The pension schemes bill mandation power has survived only in a narrowed form, after a bruising parliamentary standoff ended with ministers accepting limits that made the legislation acceptable to peers. The result is significant not because the clause vanished, but because the government shifted from trying to preserve broad discretion to accepting guardrails that prioritise savers’ interests and tighter conditions on use. For pension schemes, the change closes a long period of uncertainty. For ministers, it marks a retreat from a more forceful approach to directing private capital.

Why the deadlock mattered for pension schemes

The Bill had become trapped in repeated exchanges between the two parliamentary chambers over Clause 40, the part widely described as the mandation power. That clause would have allowed the government to compel private pension schemes to invest a minimum share of assets into specified areas. Opponents inside Parliament and across the City argued that such a power risked steering savings away from what was best for members and toward politically chosen projects. The pension schemes bill mandation power therefore became more than a technical drafting issue; it turned into a test of how far the state could go in shaping private retirement capital.

What changed the outcome was not a full withdrawal, but a series of concessions. The government agreed to further amendments after four rounds of back-and-forth, and those changes strengthened the language around saver protection while adding limits on when the power could be used. The new wording also requires the government to publish a report identifying barriers to investment in UK and private markets, and to explain the steps it has taken to address those barriers. In practical terms, that pushes the clause away from open-ended intervention and toward a more conditional framework.

What the watered-down mandation power now means

The final shape of the pension schemes bill mandation power is narrower than what ministers had first pushed. The power is capped at 10 per cent of total assets, restricted to default auto-enrolment funds rather than entire pension schemes, and paired with a sunset clause that repeals it entirely by 2035. A separate change also raised the threshold for an exemption: schemes seeking one now need only show the regulator that compliance “would be likely” to cause material financial detriment, rather than the stronger original test that compliance “would” cause detriment.
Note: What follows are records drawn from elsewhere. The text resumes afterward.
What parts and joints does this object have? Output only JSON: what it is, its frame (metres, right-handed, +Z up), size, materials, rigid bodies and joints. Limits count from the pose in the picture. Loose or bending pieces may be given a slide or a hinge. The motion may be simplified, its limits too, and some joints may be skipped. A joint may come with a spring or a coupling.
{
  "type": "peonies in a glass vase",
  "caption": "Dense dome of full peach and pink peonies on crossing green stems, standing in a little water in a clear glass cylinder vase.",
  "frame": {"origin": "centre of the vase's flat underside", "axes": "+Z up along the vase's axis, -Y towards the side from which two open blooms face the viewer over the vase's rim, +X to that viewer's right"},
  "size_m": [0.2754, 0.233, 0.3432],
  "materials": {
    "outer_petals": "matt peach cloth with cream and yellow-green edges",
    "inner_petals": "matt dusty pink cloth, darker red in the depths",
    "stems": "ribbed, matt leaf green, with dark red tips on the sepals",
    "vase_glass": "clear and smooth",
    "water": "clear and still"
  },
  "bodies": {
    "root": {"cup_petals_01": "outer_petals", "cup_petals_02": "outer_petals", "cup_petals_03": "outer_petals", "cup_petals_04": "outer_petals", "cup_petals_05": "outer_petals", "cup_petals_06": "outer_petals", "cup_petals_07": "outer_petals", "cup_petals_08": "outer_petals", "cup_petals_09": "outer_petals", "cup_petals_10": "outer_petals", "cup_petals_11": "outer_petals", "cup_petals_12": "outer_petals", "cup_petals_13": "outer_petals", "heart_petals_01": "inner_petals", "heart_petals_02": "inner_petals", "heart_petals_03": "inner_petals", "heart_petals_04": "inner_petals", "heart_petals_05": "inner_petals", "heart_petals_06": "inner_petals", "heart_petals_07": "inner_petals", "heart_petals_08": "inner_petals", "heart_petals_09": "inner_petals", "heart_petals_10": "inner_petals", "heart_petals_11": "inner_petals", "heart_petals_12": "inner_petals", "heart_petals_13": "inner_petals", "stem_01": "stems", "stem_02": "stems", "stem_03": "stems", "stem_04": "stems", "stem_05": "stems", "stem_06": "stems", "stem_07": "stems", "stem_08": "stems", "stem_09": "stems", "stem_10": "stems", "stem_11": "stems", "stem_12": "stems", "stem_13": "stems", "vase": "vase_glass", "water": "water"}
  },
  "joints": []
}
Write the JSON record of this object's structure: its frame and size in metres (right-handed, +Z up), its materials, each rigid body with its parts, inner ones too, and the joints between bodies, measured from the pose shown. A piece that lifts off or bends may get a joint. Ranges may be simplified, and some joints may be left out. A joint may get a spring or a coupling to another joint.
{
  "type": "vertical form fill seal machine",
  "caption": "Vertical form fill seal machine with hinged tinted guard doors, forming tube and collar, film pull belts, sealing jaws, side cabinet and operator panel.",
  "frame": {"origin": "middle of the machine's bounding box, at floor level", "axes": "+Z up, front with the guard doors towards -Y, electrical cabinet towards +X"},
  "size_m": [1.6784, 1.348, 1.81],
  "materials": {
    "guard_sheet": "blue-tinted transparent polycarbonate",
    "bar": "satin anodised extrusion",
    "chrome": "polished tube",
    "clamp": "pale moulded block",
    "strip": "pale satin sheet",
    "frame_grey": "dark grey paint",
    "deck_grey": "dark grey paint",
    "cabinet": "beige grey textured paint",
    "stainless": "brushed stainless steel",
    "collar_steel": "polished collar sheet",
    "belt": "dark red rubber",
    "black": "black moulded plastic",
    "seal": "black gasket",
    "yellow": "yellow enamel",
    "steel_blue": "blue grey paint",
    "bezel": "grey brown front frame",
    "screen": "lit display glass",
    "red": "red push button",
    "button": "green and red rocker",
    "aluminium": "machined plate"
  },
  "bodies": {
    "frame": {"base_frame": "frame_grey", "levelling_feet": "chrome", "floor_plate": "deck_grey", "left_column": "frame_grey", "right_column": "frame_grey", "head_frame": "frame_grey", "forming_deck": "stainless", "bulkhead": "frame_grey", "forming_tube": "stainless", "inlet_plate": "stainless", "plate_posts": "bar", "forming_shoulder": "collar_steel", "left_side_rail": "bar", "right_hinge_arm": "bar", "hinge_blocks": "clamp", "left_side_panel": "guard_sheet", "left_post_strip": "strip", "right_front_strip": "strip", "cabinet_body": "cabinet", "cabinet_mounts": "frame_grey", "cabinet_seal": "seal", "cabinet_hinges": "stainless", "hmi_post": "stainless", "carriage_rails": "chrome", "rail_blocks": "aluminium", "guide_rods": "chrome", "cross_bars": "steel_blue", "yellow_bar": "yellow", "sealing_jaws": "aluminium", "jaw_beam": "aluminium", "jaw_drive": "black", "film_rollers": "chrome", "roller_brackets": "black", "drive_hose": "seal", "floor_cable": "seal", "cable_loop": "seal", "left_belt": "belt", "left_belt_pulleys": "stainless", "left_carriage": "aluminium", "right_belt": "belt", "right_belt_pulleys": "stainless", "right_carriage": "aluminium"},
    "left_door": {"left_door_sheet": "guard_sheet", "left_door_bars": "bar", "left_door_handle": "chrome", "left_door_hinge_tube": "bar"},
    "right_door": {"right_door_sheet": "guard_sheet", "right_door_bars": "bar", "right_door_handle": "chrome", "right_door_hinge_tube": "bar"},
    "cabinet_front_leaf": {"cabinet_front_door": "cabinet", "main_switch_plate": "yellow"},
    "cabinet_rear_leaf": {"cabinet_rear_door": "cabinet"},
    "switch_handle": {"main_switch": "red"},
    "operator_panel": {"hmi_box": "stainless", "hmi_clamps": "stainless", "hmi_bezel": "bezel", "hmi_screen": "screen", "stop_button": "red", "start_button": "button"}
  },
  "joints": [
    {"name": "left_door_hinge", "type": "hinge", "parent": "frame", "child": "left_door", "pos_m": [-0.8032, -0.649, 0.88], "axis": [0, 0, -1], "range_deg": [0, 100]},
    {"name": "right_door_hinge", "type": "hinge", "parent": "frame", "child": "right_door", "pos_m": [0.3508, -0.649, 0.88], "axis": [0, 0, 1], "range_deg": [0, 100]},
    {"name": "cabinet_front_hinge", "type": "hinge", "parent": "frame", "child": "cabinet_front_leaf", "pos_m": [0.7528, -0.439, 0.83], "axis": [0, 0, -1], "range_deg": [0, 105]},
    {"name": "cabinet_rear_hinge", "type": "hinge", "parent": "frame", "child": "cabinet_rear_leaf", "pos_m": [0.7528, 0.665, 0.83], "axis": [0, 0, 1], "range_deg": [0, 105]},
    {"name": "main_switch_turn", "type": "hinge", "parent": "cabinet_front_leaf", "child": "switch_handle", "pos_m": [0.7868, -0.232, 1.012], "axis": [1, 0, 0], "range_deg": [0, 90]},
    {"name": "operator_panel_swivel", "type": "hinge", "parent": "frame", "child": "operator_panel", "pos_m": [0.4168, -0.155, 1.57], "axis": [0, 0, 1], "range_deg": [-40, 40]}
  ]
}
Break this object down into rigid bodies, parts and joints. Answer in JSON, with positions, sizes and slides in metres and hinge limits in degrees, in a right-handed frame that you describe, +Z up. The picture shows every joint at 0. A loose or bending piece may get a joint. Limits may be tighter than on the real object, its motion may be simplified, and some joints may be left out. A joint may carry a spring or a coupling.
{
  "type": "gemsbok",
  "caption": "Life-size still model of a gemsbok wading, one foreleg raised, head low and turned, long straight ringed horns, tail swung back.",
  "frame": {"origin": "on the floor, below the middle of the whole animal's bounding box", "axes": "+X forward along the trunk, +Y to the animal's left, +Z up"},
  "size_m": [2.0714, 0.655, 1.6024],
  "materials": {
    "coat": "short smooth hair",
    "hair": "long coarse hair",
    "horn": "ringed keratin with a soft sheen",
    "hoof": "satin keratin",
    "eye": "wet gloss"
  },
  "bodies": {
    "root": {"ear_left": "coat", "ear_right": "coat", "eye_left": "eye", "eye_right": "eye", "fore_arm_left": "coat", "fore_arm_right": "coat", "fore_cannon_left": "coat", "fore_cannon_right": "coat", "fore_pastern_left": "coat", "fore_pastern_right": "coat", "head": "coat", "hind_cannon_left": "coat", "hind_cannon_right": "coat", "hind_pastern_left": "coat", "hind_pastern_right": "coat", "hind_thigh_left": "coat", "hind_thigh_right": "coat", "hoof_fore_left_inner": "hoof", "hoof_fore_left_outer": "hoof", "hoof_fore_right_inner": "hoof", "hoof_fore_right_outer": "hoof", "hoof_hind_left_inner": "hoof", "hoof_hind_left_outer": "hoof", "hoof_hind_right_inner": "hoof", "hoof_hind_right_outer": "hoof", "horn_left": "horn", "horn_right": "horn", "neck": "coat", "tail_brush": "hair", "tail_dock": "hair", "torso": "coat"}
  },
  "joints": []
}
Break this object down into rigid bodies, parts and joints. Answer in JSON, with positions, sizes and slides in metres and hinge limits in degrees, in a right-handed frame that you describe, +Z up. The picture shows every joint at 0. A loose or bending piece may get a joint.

That matters because each of those changes reduces the scope of direct compulsion. The cap limits exposure, the default-fund restriction narrows who could be affected, and the sunset clause prevents the power from becoming a permanent feature without further political decision-making. Taken together, these amendments suggest the government was willing to keep the principle alive, but only after accepting that it could not be left unconstrained.

Expert reaction and political fault lines

Baroness Sharon Bowles, who led the opposition in the House of Lords, said she was still no fan of mandation but accepted that it was now “suitably under control. ” She added that there were “reasonable guardrails” to prevent it from going wrong and, in her view, to avoid its use altogether while still aiming for additional investment. That is the clearest sign that the compromise was built on restraint rather than enthusiasm.

Helen Whately, shadow work and pensions secretary, welcomed what she called a “U-turn on this fundamental flaw. ” She said Rachel Reeves wanted “unfettered control over more than £400 billion of private pension savings, ” and added that the opposition had “cut Labour’s pensions power grab off at the knees. ” The language reflects how sharply the clause divided the two sides: one saw flexibility for investment policy, the other saw intrusion into private savings management.

Regional and broader market impact

The broader consequence is that the state’s role in directing pension capital remains a live issue, but it has now been narrowed by parliamentary resistance. The Bill passed before the end of the parliamentary session, easing industry fears that it might collapse in the process. That timing matters because it removes immediate uncertainty, even if the long-term implications of the clause remain contested.

For pension schemes, the immediate effect is clarity. For policymakers, the episode shows the limits of pushing a controversial policy through without compromise. And for the wider investment debate, the pension schemes bill mandation power has become a case study in how far government can go before Parliament forces a reset. If the power exists only in a tightly controlled, time-limited form, does that mean the argument over directing pension assets is ending, or merely shifting to the next legislative battle?